CODA’s Executive Director Tim Hartnett announced his retirement today (April 22, 2019), along with the news that Deputy Director Alison Noice will become Acting Executive Director on May 1.

Tim will assume the role of Strategic Advisor to our Board of Directors in order to shape special projects and partnerships until his official retirement in October 2019.


CODA has experienced nearly two decades of growth and expansion under Tim’s leadership, evolving from a small organization to one serving more than 4,000 patients annually at 10 different facilities in Multnomah, Clackamas and Washington counties. He has launched specialty programs for underserved populations with complex needs including pregnant women and new mothers, homeless persons, and those in the criminal justice and child welfare systems. During this time, CODA’s nationally recognized Research Department was created under the leadership of Katharina Wiest, Ph.D.

Tim has served on the Governor’s Opioid Epidemic Task Force and the Oregon Alcohol and Drug Policy Commission. He is a past president of the Oregon Prevention Education and Recovery Association (OPERA) and has served on the executive and steering committees of the National Institute on Drug Abuse Clinical Trials Network. He is a non-voting member of the executive committee of the Oregon-Idaho High Intensity Drug Trafficking Area program.

Since her arrival in 2010, Alison has been a key player in CODA’s clinical operations and community impact initiatives. She modernized our clinics and drove crucial shifts in public perceptions associated with medication-assisted recovery.

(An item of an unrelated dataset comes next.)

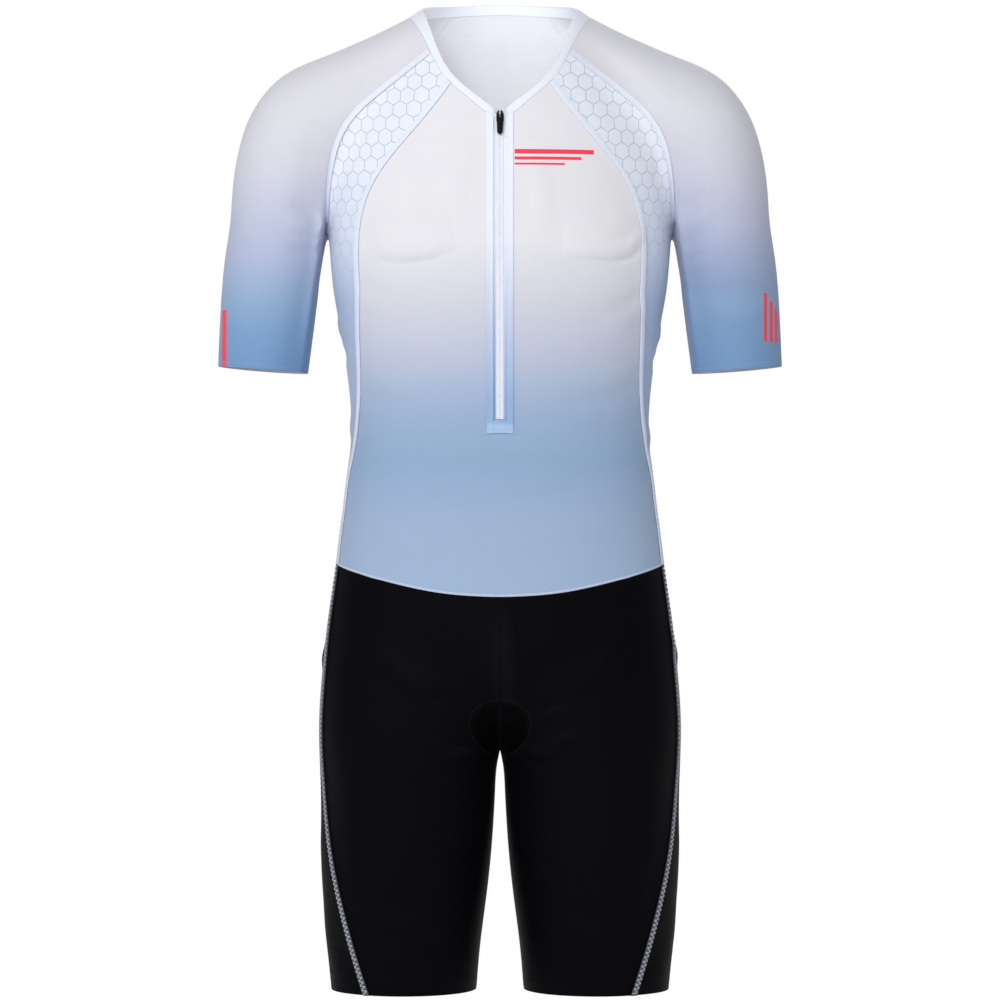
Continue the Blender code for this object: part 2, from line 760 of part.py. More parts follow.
def seam_tape(name, seam, one, other, half, flip=False):
    """A tape that covers a seam, made from the seam's points and the points beside it on each panel."""

    def beside(points, reach):
        way = points - seam
        return seam + way * reach / np.linalg.norm(way, axis=-1, keepdims=True)

    strip = np.stack([beside(one, half), seam, beside(other, half)], axis=1)
    strip[0] += (strip[1] - strip[0]) * TAPE_SETBACK
    strip[-1] += (strip[-2] - strip[-1]) * TAPE_SETBACK
    pair(name, strip, TAPE_CLOTH, PALE, lift=TAPE_CLOTH + TAPE_LIFT, flip=flip)


# ---------------------------------------------------------------- zip


def zip_column(front, x):
    """A column of the front's points at x, on the facets between its middle and second columns."""
    middle, edge, beyond = front[:, 0], front[:, 1], front[:, 2]
    if x <= NECK_ZIP_HALF:
        return middle + (edge - middle) * (x / NECK_ZIP_HALF)
    return edge + (beyond - edge) * ((x - edge[:, :1]) / (beyond - edge)[:, :1])


def zip_strip(front, places, rows):
    """The front's points at these places beside the zip, at whole rows and at shares between them."""
    columns = np.stack([zip_column(front, x) for x in places], axis=1)
    below = np.clip(np.floor(rows).astype(int), 0, len(columns) - 2)
    share = (np.asarray(rows) - below)[:, None, None]
    return columns[below] * (1 - share) + columns[below + 1] * share


def zip_row_list(front, *below):
    """Rows down to the zip's end, the first just under the neckline, and more at lengths past the end."""
    step = np.linalg.norm(front[ZIP_ROWS + 1, 0] - front[ZIP_ROWS, 0])
    rows = [TAPE_SETBACK, *range(1, ZIP_ROWS)]
    return rows + [ZIP_ROWS + length / step for length in below]


def zip_placket(front):
    """The bonded frame round the zip, closed by a patch below it."""
    places = (0, NECK_ZIP_HALF, PLACKET_HALF)
    strip = both_halves(zip_strip(front, places, zip_row_list(front, 0, ZIP_PATCH)))
    keep = np.ones((ZIP_ROWS + 1, 4), bool)
    keep[:ZIP_ROWS, 1:3] = False
    wall("zip_placket", strip, TAPE_CLOTH, WHITE, lift=TAPE_CLOTH + SEAM_GAP, keep=keep)


def zip_tapes(front):
    """The tapes under the front's edges, each with the raised bead of the closed coil.

    Above the slider they part, and run up between the binding's ends.
    """
    places = np.array([SEAM_GAP / 2, BEAD_HALF, BEAD_HALF + BEAD_SHOULDER, TAPE_TOP_HALF, ZIP_TAPE_HALF])
    strip = zip_strip(front, places, zip_row_list(front, -2 * BEAD_END, -BEAD_END, ZIP_PATCH / 2))
    parted = WEDGE_HALF + places[:4] * (1 - WEDGE_HALF / TAPE_TOP_HALF)
    parted += RUNNING_GAP * (1 - places[:4] / TAPE_TOP_HALF)
    heights = strip[0, 0, 2] + np.array([TAPE_TOP, PARTING_LENGTH])[:, None]
    above = on_front(parted[None], heights)
    above = np.concatenate([above, above[:, -1:]], axis=1)
    strip = np.concatenate([above, strip])
    low = -(TOP_CLOTH + SEAM_GAP)
    raised = np.zeros(strip.shape[:2])
    raised[2:-2, :2] = BEAD_RISE
    keep = np.ones((len(strip) - 1, len(places) - 1), bool)
    keep[:2, -1] = False
    pair("zip_tape", strip, TAPE_CLOTH + raised, WHITE, lift=low + raised, keep=keep)


def box(shape, low, high, bevel=0.0):
    """Adds a box between two corners to a bmesh, its edges rounded by bevel."""
    low, high = Vector(low), Vector(high)
    place = Matrix.Translation((low + high) / 2) @ Matrix.Diagonal((*(high - low), 1))
    made = bmesh.ops.create_cube(shape, size=1, matrix=place)["verts"]
    if bevel:
        edges = list({edge for vert in made for edge in vert.link_edges})
        bmesh.ops.bevel(shape, geom=edges, offset=bevel, segments=1, profile=0.5, affect="EDGES")


def joined(name, boxes, colour, roughness, metallic, frame):
    """Boxes that overlap, united into one solid and placed by a frame."""
    made = []
    for low, high, bevel in boxes:
        shape = bmesh.new()
        box(shape, low, high, bevel)
        made.append(finish(name, shape, colour, roughness, metallic))
    first = made[0]
    for other in made[1:]:
        join = first.modifiers.new("join", "BOOLEAN")
        join.operation = "UNION"
        join.object = other
        other.hide_render = True
        other.display_type = "WIRE"
        other.name = f"{name}_shape"
        PARTS.objects.unlink(other)
        CUTTERS.objects.link(other)
        other.parent = first
    first.matrix_world = frame
    return first


def zip_frame():
    """At the slider: X across, Y up along the zip, Z straight out of the cloth."""
    z = ZIP_TOP_Z - SLIDER_DROP
    at = on_front(np.array([0.0]), np.array([z]))
    out = Vector(outward(at)[0])
    across = Vector((1, 0, 0))
    up = out.cross(across)
    frame = Matrix((across, up, out)).transposed().to_4x4()
    frame.translation = Vector(at[0])
    return frame


def zip_slider(frame):
    """Two plates joined by a wedge above the zip's top, and a bridge that holds the pull."""
    half, long = SLIDER_WIDTH / 2, SLIDER_LENGTH / 2
    front = RUNNING_GAP
    rear = -(TOP_CLOTH + SEAM_GAP + TAPE_CLOTH + RUNNING_GAP)
    lap = JOINT_OVERLAP
    face = front + SLIDER_PLATE
    arch = face + EYE_PLAY + PULL_BAR + EYE_PLAY
    roof = arch + BRIDGE_BAR
    bar = BRIDGE_WIDTH / 2
    upper, lower = EYE_UP + PULL_BAR / 2 + EYE_PLAY, EYE_UP - PULL_BAR / 2 - EYE_PLAY
    post = BRIDGE_POST
    boxes = (
        ((-half, -long, front), (half, long, face), EDGE),
        ((-half, -long, rear - SLIDER_PLATE), (half, long, rear), EDGE),
        ((-WEDGE_HALF, long - WEDGE_LENGTH, rear - lap), (WEDGE_HALF, long - EDGE, front + lap), 0.0),
        ((-bar, upper, face - lap), (bar, upper + post, roof - lap), 0.0),
        ((-bar, lower - post, face - lap), (bar, lower, roof - lap), 0.0),
        ((-bar, lower - post, arch), (bar, upper + post, roof), EDGE),
    )
    joined("zip_slider", boxes, STEEL, 0.35, 0.9, frame)


def zip_pull(frame):
    """The tab, with an eye whose bar runs through the slider's bridge: its origin is on that bar."""
    axis_z = RUNNING_GAP + SLIDER_PLATE + EYE_PLAY + PULL_BAR / 2
    half = PULL_WIDTH / 2
    inner = BRIDGE_WIDTH / 2 + EYE_PLAY
    bar = PULL_BAR / 2
    low, high = -bar, -bar + PULL_DEPTH
    arm_end = -EYE_LENGTH - JOINT_OVERLAP
    boxes = (
        ((-half, -PULL_LENGTH + bar, low), (half, -EYE_LENGTH, high), EDGE),
        ((-half, arm_end, low), (-inner, bar, bar), 0.0),
        ((inner, arm_end, low), (half, bar, bar), 0.0),
        ((-half, -bar, -bar), (half, bar, bar), BAR_EDGE),
    )
    joined("zip_pull", boxes, BLACK, 0.5, 0.0, frame @ Matrix.Translation((0, EYE_UP, axis_z)))


# ---------------------------------------------------------------- the whole suit

WHITE = (0.82, 0.83, 0.90)
PALE = (0.72, 0.76, 0.87)
LILAC = (0.66, 0.68, 0.78)
SKY = (0.30, 0.45, 0.66)
BLACK = (0.010, 0.010, 0.012)
STEEL = (0.45, 0.46, 0.48)


def torso_and_sleeves():
    front = front_half()
    band = band_half(front)
    back = back_half(band)
    sleeve = sleeve_half(band, back)
    keep = np.ones((TORSO_ROWS, 2 * (FRONT_COLUMNS + 1)), bool)
    keep[:ZIP_ROWS, FRONT_COLUMNS : FRONT_COLUMNS + 2] = False
    wall("front", inset(both_halves(front)), TOP_CLOTH, LILAC, keep=keep)
    wall("back", inset(both_halves(back)), TOP_CLOTH, LILAC, flip=True)
    pair("side_panel", inset(band), TOP_CLOTH, PALE)
    thickness = np.full(sleeve.shape[:2], TOP_CLOTH)
    thickness[-2:] *= HEM_FOLD
    pair("sleeve", inset(sleeve), thickness, SKY)
    seam_tape("front_seam_tape", front[:, -1], front[:, -2], band[:, 1], FRONT_TAPE_HALF)
    rows = slice(0, RAGLAN_ROWS + 1)
    seam_tape("raglan_tape", band[rows, -1], band[rows, -2], sleeve[rows, 1], RAGLAN_TAPE_HALF)
    neck_binding(front, band, sleeve, back)
    zip_placket(front)
    zip_tapes(front)


def neck_binding(front, band, sleeve, back):
    """A folded strip round the neckline, standing on the panels' top edges."""
    seam = np.concatenate([front[0, 1:], band[0, 1:], sleeve[0, 1:], back[0, -2::-1]])
    turns = np.degrees(np.arctan2(seam[:, 1], seam[:, 0]))
    edge = neckline(turns, 1)
    middle = settled((seam + edge) / 2)
    half = np.stack([seam, middle, edge])
    whole = np.concatenate([half, mirrored(half)[:, -2::-1]], axis=1)
    lift = np.array([0.0, BINDING_SWELL, 0.0])[:, None]
    wall("neck_binding", inset(whole), BINDING_CLOTH + lift, WHITE, lift=lift, flip=True)


def shorts():
    halves = [shorts_half(face) for face in (on_front, on_back)]
    for name, grid, flip in zip(("shorts_front", "shorts_back"), halves, (False, True)):
        thickness = np.full(grid.shape[:2], SHORTS_CLOTH)
        thickness[-2:] *= HEM_FOLD
        pair(name, inset(grid), thickness, BLACK, flip=flip)
    seam_tape("shorts_seam_tape", halves[0][:, -1], halves[0][:, -2], halves[1][:, -2], SHORTS_TAPE_HALF)


def seat_pad():
    """A padded insert that follows the shorts' inside through the crotch."""
    rows = np.array(PAD, float)
    turns = np.linspace(rows[0, 0], rows[-1, 0], PAD_ROWS + 1)
    halves = Curve(rows[:, 0], rows[:, 1])(turns) * MM
    way = np.radians(turns)
    ways = np.stack([0 * way, -np.cos(way), -np.sin(way)], -1)
    middle = cast((0, 0, PAD_CENTRE_Z), ways)
    across = crowded(PAD_COLUMNS, PAD_CROWDING)[None, :, None]
    half = settled(middle[:, None] + across * halves[:, None, None] * np.array([1, 0, 0]))
    wall("seat_pad", both_halves(half), PAD_DEPTH, BLACK, lift=-(SHORTS_CLOTH + PAD_CLEARANCE))


for old in list(bpy.data.objects):
    bpy.data.objects.remove(old)
PARTS = bpy.data.collections.new("skinsuit")
CUTTERS = bpy.data.collections.new("skinsuit_cutters")
for collection in (PARTS, CUTTERS):
    bpy.context.scene.collection.children.link(collection)
torso_and_sleeves()
shorts()
seat_pad()
ZIP = zip_frame()
zip_slider(ZIP)
zip_pull(ZIP)
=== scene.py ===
import math

import bmesh
import bpy
import numpy as np
from mathutils import Matrix, Vector
from mathutils.bvhtree import BVHTree


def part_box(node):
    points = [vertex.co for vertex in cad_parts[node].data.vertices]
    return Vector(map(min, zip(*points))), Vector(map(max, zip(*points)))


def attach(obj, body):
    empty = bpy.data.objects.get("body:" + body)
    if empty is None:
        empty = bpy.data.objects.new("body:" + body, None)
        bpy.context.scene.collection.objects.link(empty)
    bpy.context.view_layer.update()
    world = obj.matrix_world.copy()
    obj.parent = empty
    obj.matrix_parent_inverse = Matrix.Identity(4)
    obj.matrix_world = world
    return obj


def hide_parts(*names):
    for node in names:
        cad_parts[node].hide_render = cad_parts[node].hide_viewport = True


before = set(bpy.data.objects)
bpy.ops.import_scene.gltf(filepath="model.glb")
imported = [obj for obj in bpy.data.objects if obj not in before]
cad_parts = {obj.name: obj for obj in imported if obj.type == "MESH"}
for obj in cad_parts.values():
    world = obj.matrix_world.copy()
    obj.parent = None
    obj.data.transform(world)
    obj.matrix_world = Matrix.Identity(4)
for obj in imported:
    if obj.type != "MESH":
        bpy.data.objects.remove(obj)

MM = 0.001
FRONT, BACK = -math.pi / 2, math.pi / 2
SIDES = {"left": 1, "right": -1}  # the suit's two sides, and the sign of x there
OUTER, INNER, RIM = 1, 2, 0
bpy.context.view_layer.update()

# The lines that the cloth's charts turn about, in millimetres. Legs: height, distance from the
# middle. Arms: distance from the middle, height.
LEG_MIDDLE = (
    (-535, 12), (-588, 30), (-645, 60), (-690, 83), (-722, 89.2), (-820, 92.3), (-955, 94),
)
ARM_LINE = (
    (73, -37), (116, -63), (138, -76), (162, -89), (183, -103), (196, -119), (205, -140),
    (211, -163), (215.5, -199), (222, -237), (228.2, -294), (232.4, -343), (236, -400),
)
ARM_Y = 6 * MM
CUFF = 377 * MM  # how far down the arm's line the cuff lies
ARMPIT = (170, -234)  # distance from the middle and height of the fold under each arm
WAIST = -540  # its height in millimetres
STEP = 3 * MM  # between the points of a line laid on the cloth
NEAR_TURN = 0.035  # how close in turn, in radians, points of the waist count as one place
RIM_BEND = math.radians(48)  # where a wall bends more sharply than this, its skin ends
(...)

In his announcement to CODA staff, Tim noted that “Alison is recognized in the state as a dynamic, proven leader in delivering evidence-based treatment to people in need. Her energy, integrity and knowledge will be integral as the agency moves forward.”

Alison told staff that CODA’s goals remain the same, that is,  “to enhance the pursuit of innovative treatment methodologies and specialized recovery centers crucial to public health.” She added: “We will continue to provide safe haven for individuals in need, providing medication-assisted treatments, counseling and case management, as well as specialized outpatient and residential programs. As we head into the agency’s next 50 years, we’re encouraged by the new opportunities ahead for our patients, our employees and our community partners.”